Helping your child cope
Talking to your child about his sibling’s disability can be helpful. Try to be reassuring and comforting, and stick to simple language your child can understand. You might like to do the following:
- Encourage your child to talk about his feelings. Let her know it’s OK to feel the way he does.
- Discuss the future. Let your child know what’s likely to happen to his sibling, and try to be both positive and realistic about the future.
- Encourage questions, and answer them honestly and in a way your child can understand. Likely questions include ‘Did I cause it?’, ‘Will I catch it?’ and ‘Will it go away?’
- Talk about how other people might react to your child’s sibling, and how that might make him feel. Help him figure out how to talk about his sibling and respond to other people’s reactions. Talk about how sometimes people say hurtful things because they don’t understand disability.

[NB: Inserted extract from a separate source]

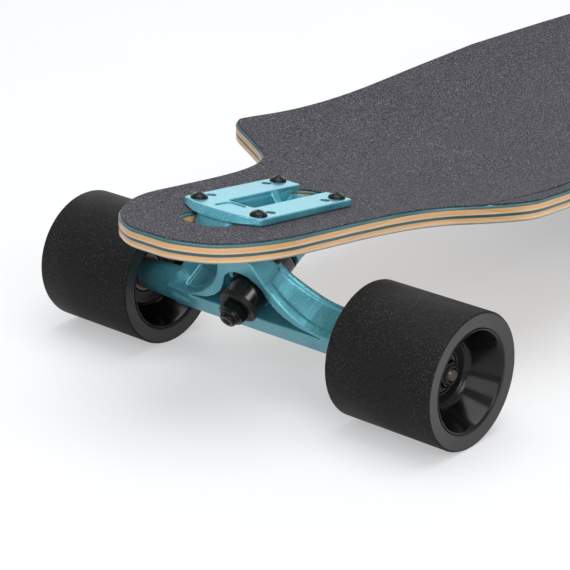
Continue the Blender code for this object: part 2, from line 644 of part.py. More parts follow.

- Share information about the family situation with teachers, child care staff and other grown-ups your child might be involved with. This will help them deal with your child more sensitively.

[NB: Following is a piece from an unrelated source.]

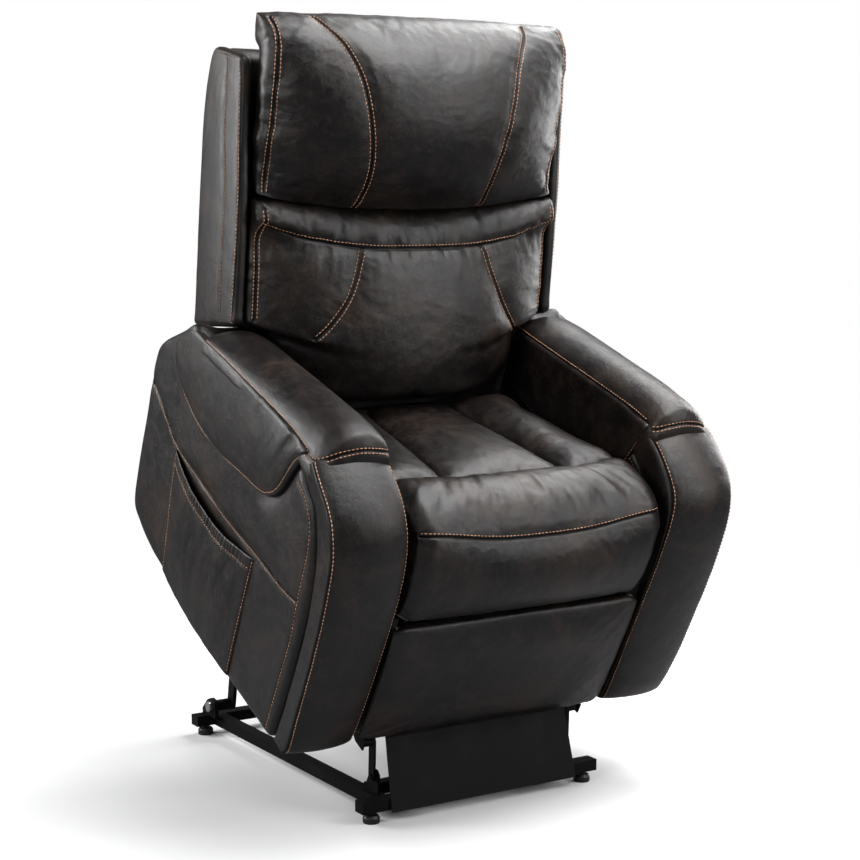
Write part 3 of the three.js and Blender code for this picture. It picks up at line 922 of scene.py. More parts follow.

Find ways for your family to celebrate the achievements of your child with disability. This helps your other children see their sibling more positively and develop feelings of pride.
Rules and responsibilities
Siblings of children with disability might feel that family rules and responsibilities are unfairly biased towards their sibling. You can acknowledge these feelings by doing the following:
- Explain how everyone has to do things they don’t want to do.
- Where possible, make rules fair for all children. For example, try not to accept aggressive or hurtful behaviour from your child with disability if you won’t accept it from your other children.
- Involve your child in making decisions about ways she can help, while making sure she still has time to do the things she wants to do.
- Make sure your child is old enough and able to take on any additional responsibilities you give her.
Caring for a sibling with disability
It’s a normal part of life for any child to help their brother or sister with things, and this also goes for children who have siblings with disability. But it can be useful to check occasionally on how much and what kind of care your typically developing child is taking on. The following questions might help:
‘Is what I’m asking my child to do reasonable for someone his age?
Some responsibilities – such as personal caregiving tasks, disciplining or supervising a sibling – might not be appropriate for your child.
‘Am I giving
my child a choice about how he helps care for his sibling?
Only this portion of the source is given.